Na mesma linha Emmanuel Macron, num discurso memorável feito em Strasbourg no Dia da Europa, admitiu que para ultrapassar algumas dificuldades de cooperação, em domínios sensíveis como a segurança ou a política de energia, possa ser criada uma confederação – Comunidade Política Europeia – que dê resposta a esses problemas e simultaneamente permita acolher parcialmente novos candidatos à integração.

O chanceler alemão Olaf Scholz considerou esta proposta «muito interessante» face aos desafios que se colocam atualmente à União.

É visível, até pela reação de alguns líderes europeus, que as propostas de Draghi e Macron, foram claramente feitas numa ótica que se poderá apelidar como sendo “fora de caixa” ou melhor fora do pensamento único europeu instituído.

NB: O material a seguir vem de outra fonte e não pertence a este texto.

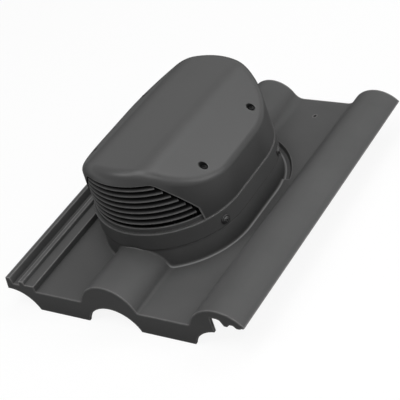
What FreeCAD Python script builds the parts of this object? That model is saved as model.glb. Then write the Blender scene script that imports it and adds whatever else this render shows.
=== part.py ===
# Roof tile vent: a double-roll roof tile moulded with a raised collar, and on the collar
# a ring, a louvred grille and a hood that keep rain out of the air duct below.
# Millimetres. The tile lies flat with its nose towards -Y, its head towards +Y and +Z up.
# The origin is the middle of the tile's outline on the plane that it rests on.

import FreeCAD, Part
import math
import os

import Sketcher
from FreeCAD import Placement, Rotation, Vector

# Driving sizes: name, value, meaning
SIZES = (
    ("tile_length", 420, "tile, nose to head"),
    ("shell_wall", 3, "thickness of the tile's shell"),
    ("skirt_depth", 29, "top of the pans above the lower edge of the nose skirt"),
    ("skirt_wall", 3.5, "thickness of the nose skirt"),
    ("nose_round", 1, "rounding along the top of the nose"),
    ("lock_width", 43, "underlapping water lock along the left side"),
    ("left_pan_width", 69.5, "pan beside the water lock"),
    ("roll_width", 80, "middle roll at the nose"),
    ("roll_height", 31, "both rolls at the nose, above the pans"),
    ("middle_pan_width", 71.5, "pan between the rolls"),
    ("cover_roll_width", 83, "full width of the covering roll's arc at the nose"),
    ("cover_edge_cut", 7, "free edge of the covering roll short of that full width"),
    ("head_roll_width", 68, "middle roll at the head"),
    ("head_roll_height", 26, "both rolls at the head"),
    ("head_cover_roll_width", 73, "full width of the covering roll's arc at the head"),
    ("head_edge_inset", 4.5, "free edge drawn in at the head"),
    ("roll_foot_radius", 4, "hollow between a pan and a roll at the nose"),
    ("head_roll_foot_radius", 14, "the same hollow at the head"),
    ("roll_pitch", 150, "roll to roll, half the cover width of the tile"),
    ("arch_radius", 40, "arches of the skirt, which sit on the rolls below"),
    ("arch_drop", 42, "centre of an arch below the pans"),
    ("skirt_end_inset", 43, "end of the skirt from the free edge"),
    ("lip_inset", 2.8, "lip under the covering roll, from the free edge"),
    ("lip_start_height", 13, "lip's outer end above the pan"),
    ("lip_flat", 4.1, "flats along the lip's lower edge"),
    ("lip_slope", 3.9, "slopes between those flats, across"),
    ("lip_tooth_height", 10.8, "teeth of the lip above the pan"),
    ("lip_notch_height", 14.6, "notch between the teeth"),
    ("lip_bend_height", 18.6, "bend at the lip's inner end"),
    ("lip_end_height", 20, "lip's inner end above the pan"),
    ("lock_foot_drop", 0.5, "outer foot of the water lock below the pan"),
    ("lock_foot_width", 4, "outer foot of the water lock, across"),
    ("lock_rib_width", 6, "top of each rib of the water lock"),
    ("lock_rib_lean", 2.5, "sloping sides of the outer rib, across"),
    ("lock_inner_rib_lean", 1, "sloping sides of the inner rib, across"),
    ("lock_groove_width", 9.5, "floor of the groove between the ribs"),
    ("lock_rib_height", 15.5, "outer rib of the water lock above the pan"),
    ("lock_groove_height", 6.5, "floor of the water lock above the pan"),
    ("lock_inner_rib_height", 12.6, "inner rib of the water lock above the pan"),
    ("lock_strip_height", 8, "flat strip of the water lock above the pan"),
    ("drip_rib_width", 3, "ribs below the covering roll"),
    ("drip_rib_inset", 9, "outer drip rib from the free edge"),
    ("drip_rib_spacing", 16, "outer drip rib to the inner one"),
    ("drip_height", 10.7, "lower edge of those ribs above the pan"),
    ("nib_width", 30, "hanging nibs below the head"),
    ("nib_thickness", 10, "hanging nibs along the tile"),
    ("nib_inset", 4, "hanging nibs from the head"),
    ("nail_hole_radius", 2.25, "nail hole in the middle pan"),
    ("nail_hole_inset", 33, "nail hole from the head"),
    ("collar_offset", -7, "centre of the collar along the tile"),
    ("collar_radius", 97, "round ends of the collar"),
    ("collar_straight", 64, "straight sides of the collar"),
    ("plinth_height", 28, "collar up to the ring, above the pan"),
    ("collar_foot", 2.5, "hollow around the foot of the collar"),
    ("upstand_height", 17, "inner wall of the collar, up inside the ring"),
    ("deck_height", 8, "top of the deck inside the collar, above the pan"),
    ("gutter_width", 10, "gutter behind the collar"),
    ("gutter_depth", 4, "gutter below the pan"),
    ("gutter_bank", 2.5, "slope of the gutter's outer side, across"),
    ("gutter_front_angle", 14, "front end of the gutter from the collar's side, in degrees"),
    ("gutter_back_angle", 64, "back end of the gutter from the collar's side, in degrees"),
    ("ring_lap", 1, "ring stands out from the collar"),
    ("ring_height", 23, "ring's band"),
    ("ring_clearance", 0.4, "between the ring's band and the collar's inner wall"),
    ("ring_edge", 1.2, "rounding of the ring's edges"),
    ("plate_thickness", 3, "plate on top of the ring"),
    ("plate_opening_radius", 64, "round ends of the plate's opening"),
    ("hood_inset", 1.3, "foot of the hood from the ring's outside"),
    ("hood_draft", 1.95, "lean of the hood's wall, in degrees"),
    ("hood_wall", 3, "thickness of the hood"),
    ("hood_eaves_height", 43.8, "hood's top edge at the sides, above the ring"),
    ("hood_front_height", 86.5, "hood's crown at the front, above the ring"),
    ("hood_back_height", 80.7, "hood's crown at the back, above the ring"),
    ("crown_width", 81.2, "nearly flat middle of the hood's top"),
    ("crown_rise", 1.7, "rise of that middle over its width"),
    ("crown_blend", 48, "rounding between the middle and the sloping sides"),
    ("hood_edge", 11.4, "rounding of the hood's top edge"),
    ("mouth_height", 68, "hood's front opening, above the ring"),
    ("mouth_top_width", 80, "front opening along its straight top"),
    ("mouth_shoulder_width", 100, "front opening below its top corners"),
    ("mouth_shoulder_drop", 5.5, "top corners of the front opening"),
    ("mouth_corner_radius", 14, "rounding of those corners"),
    ("mouth_side_radius", 156, "bulging sides of the front opening"),
    ("mouth_hip_width", 156, "front opening at the hips"),
    ("mouth_hip_height", 18, "hips of the front opening above the ring"),
    ("mouth_foot_width", 162, "front opening at its foot"),
    ("blade_count", 7, "louvre blades"),
    ("blade_first", 12.9, "outer edge of the lowest blade above the ring"),
    ("blade_top_gap", 6.6, "outer edge of the highest blade below the top of the opening"),
    ("blade_thickness", 1.8, "louvre blade"),
    ("blade_depth", 9, "louvre blade, outside to inside"),
    ("blade_fall", 5, "outer edge of a blade below its inner edge"),
    ("blade_end_gap", 4, "blade end to the side of the opening"),
    ("grille_inset", 3.5, "louvre grille from the ring's outside"),
    ("grille_wall", 2.5, "thickness of the grille's foot strip"),
    ("grille_foot_height", 6.5, "foot strip of the louvre grille"),
    ("grille_foot_depth", 12.5, "foot strip, outside to inside"),
    ("grille_foot_gap", 1, "end of the foot strip to the side of the opening"),
    ("grille_post_width", 3, "posts of the louvre grille, across"),
    ("grille_post_depth", 4.5, "posts of the louvre grille, outside to inside"),
    ("grille_post_spacing", 28, "one post to the next, along the grille's outside"),
    ("post_radius", 6, "posts that carry the hood"),
    ("post_spread_across", 156, "hood screws, side to side"),
    ("post_spread_along", 114.6, "hood screws, front to back"),
    ("post_height", 44.5, "posts above the ring"),
    ("post_gap", 0.2, "post to the boss above it"),
    ("boss_radius", 7.5, "bosses inside the hood"),
    ("hood_seat_height", 52.2, "seats of the hood screws above the ring"),
    ("hood_recess_radius", 4.85, "recesses of the hood screws"),
    ("screw_radius", 2, "shank of every screw"),
    ("screw_hole_clearance", 0.3, "shank in the piece that it holds down"),
    ("screw_thread_clearance", 0.1, "shank in the piece that it bites into"),
    ("screw_length", 20, "shank of a hood screw"),
    ("screw_head_radius", 4, "head of a hood screw"),
    ("screw_head_height", 2.6, "head of a hood screw"),
    ("ring_screw_angle", 20, "ring screws from the middle of the sides, in degrees"),
    ("ring_screw_height", 36.5, "ring screws above the pan"),
    ("ring_screw_length", 11, "shank of a ring screw"),
    ("ring_screw_margin", 2, "blind hole beyond the end of a ring screw"),
    ("ring_screw_head_radius", 4.1, "head of a ring screw"),
    ("ring_screw_head_height", 3.4, "head of a ring screw"),
    ("ring_screw_flange_radius", 6.1, "flange below the head of a ring screw"),
    ("ring_screw_flange", 1.5, "thickness of that flange"),
    ("drive_radius", 1.6, "socket in a screw's head"),
    ("drive_depth", 1.6, "depth of that socket"),
    ("spigot_radius", 62.5, "outside of the duct spigot"),
    ("spigot_wall", 3, "thickness of the duct spigot"),
    ("spigot_flange", 9.5, "width of the spigot's flange"),
    ("spigot_shoulder", 1.2, "stop for the duct, out from the spigot"),
    ("spigot_stop", 2, "that stop below the deck"),
    ("spigot_clearance", 0.8, "spigot in the deck's opening"),
    ("spigot_lift", 1, "end of the spigot above the resting plane"),
    ("seal_thickness", 2, "seal below the spigot's flange"),
    ("seal_margin", 1, "seal inside the flange's edge"),
)

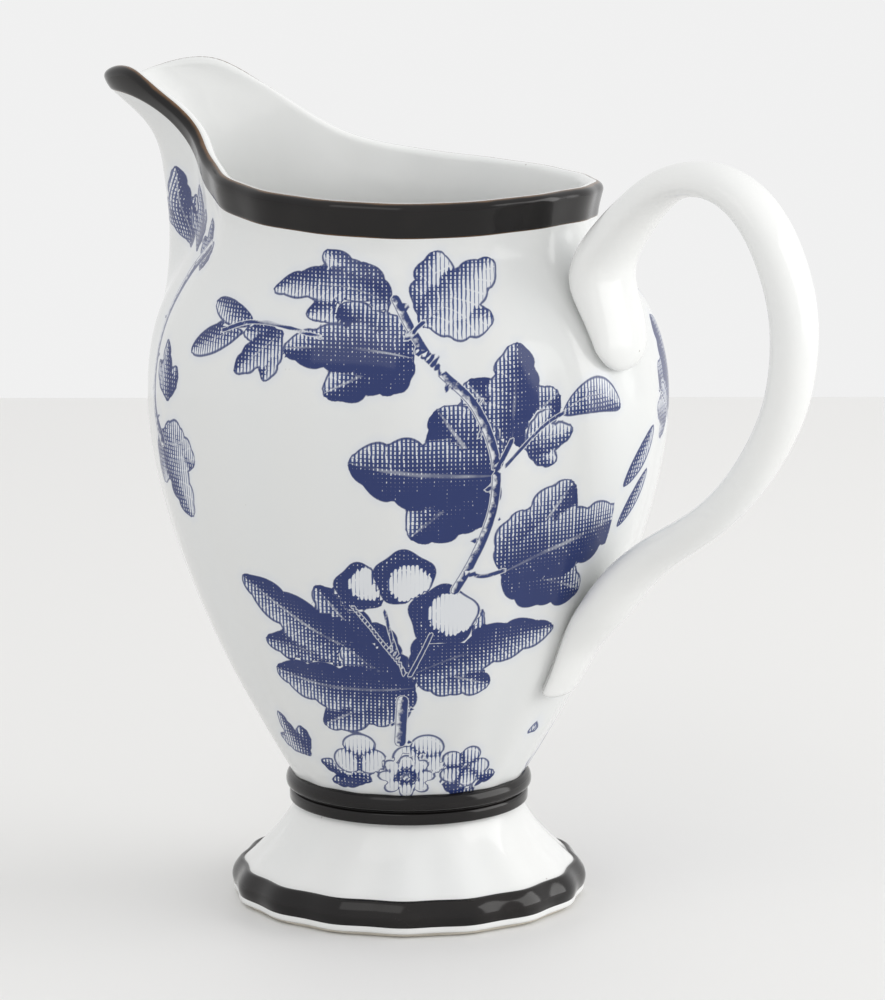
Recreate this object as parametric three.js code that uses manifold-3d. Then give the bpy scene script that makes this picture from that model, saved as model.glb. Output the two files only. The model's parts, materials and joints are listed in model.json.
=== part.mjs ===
// Porcelain cream jug on a spreading foot, with a high swept spout and a loop handle.
// Millimetres, +Z up. The origin is on the table, midway between the spout's tip and the handle's back.
// The handle points along +X and the spout along -X, so the jug is the same on both sides of y = 0.
// Every shape is first made about the upright axis of the body, and the whole jug is moved along X last.
import * as THREE from 'three';
import { mergeVertices } from 'three/addons/utils/BufferGeometryUtils.js';
import Module from 'manifold-3d';

// ---- driving sizes ----
// heights above the table
const rimHeight = 120;
const neckHeight = 113.5;
const bellyHeight = 85.5;
const collarTop = 21.2;
const collarHeight = 4.7;
const footEdgeHeight = 5.8;
const whiteEdgeHeight = 1.5;
const unglazedHeight = 0.6;
// radii, measured to the ridges between the panels; the collar's roll stands out from the waist
const rimRadius = 32;
const neckRadius = 30.9;
const bellyRadius = 42.8;
const waistRadius = 19.6;
const collarStand = 0.8;
const footEdgeRadius = 29.6;
// walls
const wall = 2.6;
const floorThickness = 4;
const footWall = 3.4;
// panels: how many, and how deep their middles lie below the ridges, as a share of the radius
const panelCount = 16;
const bodyPanelDepth = 0.011;
const footPanelDepth = 0.019;
// spout
const spoutReach = 59.7;
const spoutRise = 16.4;
const tipDip = 3.4;
const lipBend = 3.0;
const spoutHalfAngle = 17;
const spoutRootAngle = 25;
const spoutSharpness = 3.2;
// black enamel
const enamel = 0.5;
const rimBandWidth = 5.4;
const spoutBandWidth = 3.2;
const crestShare = 0.65;
const lipRounding = 0.4;
// collar mouldings, below the radius of the fat roll
const hubInset = 1.8;
const lowerBandInset = 0.7;
const grooveInset = 1.1;
// foot: how far its skin lies inside the enamelled bead, and the hollow under it
const flareInset = 1.6;
const flareBow = 0.9;
const footRingInset = 1.3;
// handle, a strap whose half sizes are given across its thickness and across its width
const handleReach = 77.5;
const handleTop = 126.8;
const tongueLow = 90.5;
const tailLow = 38;
const strapHalfThickness = 3.3;
const strapHalfWidth = 4.6;
const tongueHalfWidth = 6.8;
const tailHalfWidth = 5.8;
// joints
const slipThickness = 0.7;
const slipMargin = 0.8;
const gap = 0.3;

// mesh fineness
const roundSteps = 96;
const spoutCrowding = 0.5;
const wallRows = 15;
const handleSides = 16;
const handleSteps = 48;

// ---- smooth curve through given points, as a function of the first number ----
function smoothThrough(points, startSlope, endSlope) {
  const n = points.length;
  const slopes = new Array(n).fill(0);
  slopes[0] = startSlope;
  slopes[n - 1] = endSlope;
  const step = (i) => points[i + 1][0] - points[i][0];
  const rate = (i) => (points[i + 1][1] - points[i][1]) / step(i);
  // the slopes that make the bend continuous at every point, found by repeated sweeps
  for (let sweep = 0; sweep < 60; sweep++) {
    for (let i = 1; i < n - 1; i++) {
      const before = 1 / step(i - 1);
      const after = 1 / step(i);
      const pull = 3 * (rate(i - 1) * before + rate(i) * after);
      slopes[i] = (pull - before * slopes[i - 1] - after * slopes[i + 1]) / (2 * (before + after));
    }
  }
  return (x) => {
    if (x <= points[0][0]) return points[0][1] + startSlope * (x - points[0][0]);
    if (x >= points[n - 1][0]) return points[n - 1][1] + endSlope * (x - points[n - 1][0]);
    let i = 0;
    while (x > points[i + 1][0]) i++;
    const t = (x - points[i][0]) / step(i);
    const start = points[i][1] * (1 + 2 * t) * (1 - t) ** 2 + slopes[i] * step(i) * t * (1 - t) ** 2;
    const end = points[i + 1][1] * t * t * (3 - 2 * t) - slopes[i + 1] * step(i) * t * t * (1 - t);
    return start + end;
  };
}

const share = (from, to, t) => from + (to - from) * t;
const degrees = (radians) => radians * 180 / Math.PI;

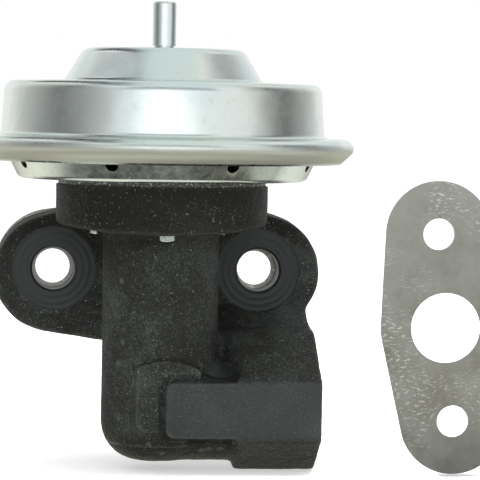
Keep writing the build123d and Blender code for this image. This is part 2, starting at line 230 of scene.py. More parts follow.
# mounting flange: two ears and a wide middle in one drafted outline, each with its x, z and radius,
# and the neck between flange and column
GASKET_GAUGE = 0.6
FLANGE_DEPTH = 10.4
FLANGE_DRAFT = 0.045
EAR_LEFT = (-25.0, -1.3, 14.7)
EAR_RIGHT = (26.3, -0.5, 14.2)
FLANGE_MIDDLE = (0.0, 0.0, 19.7)
NECK_SIDE = 12.5
NECK_BOTTOM = -17.0
flange_points = []
for depth in (-MACHINING_STOCK, FLANGE_DEPTH):
    for x, z, radius in (EAR_LEFT, EAR_RIGHT, FLANGE_MIDDLE):
        flange_points += ring(blank, x, -GASKET_GAUGE - depth, z, radius - depth * FLANGE_DRAFT)
wrap(blank, flange_points)
block(blank, (-NECK_SIDE, STEM_Y, NECK_BOTTOM), (NECK_SIDE, -GASKET_GAUGE - 1, DISC_BOTTOM + 2))

# arm to the inlet, the web along its top, and the filling that slopes from column to collar
INLET_Y = STEM_Y - 1.5
INLET_Z = -31.0
ARM_R = 11.6
ARM_Z = -32.6
HEX_START = 17.5
HEX_END = 37.4
RIDGE_Y = -25.0
RIDGE_Z = -13.28
FILLING_START = 11.5
FILLING_BOTTOM = -26.0
rod(blank, (0, INLET_Y, ARM_Z), (HEX_START + 1, INLET_Y, ARM_Z), ARM_R)
web_side = [(-3.0, -8.0), (-10.4, -8.0), (-11.0, RIDGE_Z), (RIDGE_Y + 4.5, RIDGE_Z), (-19, -26), (-10, -28),
            (-3.0, -19)]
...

Mas a questão essencial para a Europa, assegurada que esteja a legalidade e a democraticidade dos procedimentos tem, hoje, menos a ver com a pureza das soluções do que com o pragmatismo das decisões.

A regra da unanimidade, criada em circunstâncias politicamente datadas é agora um obstáculo, como se vê todos os dias com as ameaças da Hungria que se confundem com chantagem, para a adaptação da União Europeia a uma nova e mais exigente realidade.

Só que, como lembrava António Costa (como ameaça? ou como alternativa?) a alteração da regra da unanimidade… exige unanimidade.

Por isso é indispensável, em cada tempo histórico, encontrar as soluções e os consensos necessários para que o projeto e os valores europeus, que Ursula von der Leyen recordou também no dia 9 de maio, possam ser eternos.

Mesmo que para tal seja necessário fazer declarações e propostas verdadeiramente ‘fora da caixa’.

Terá sido também nisso que o Presidente da República de Portugal pensou?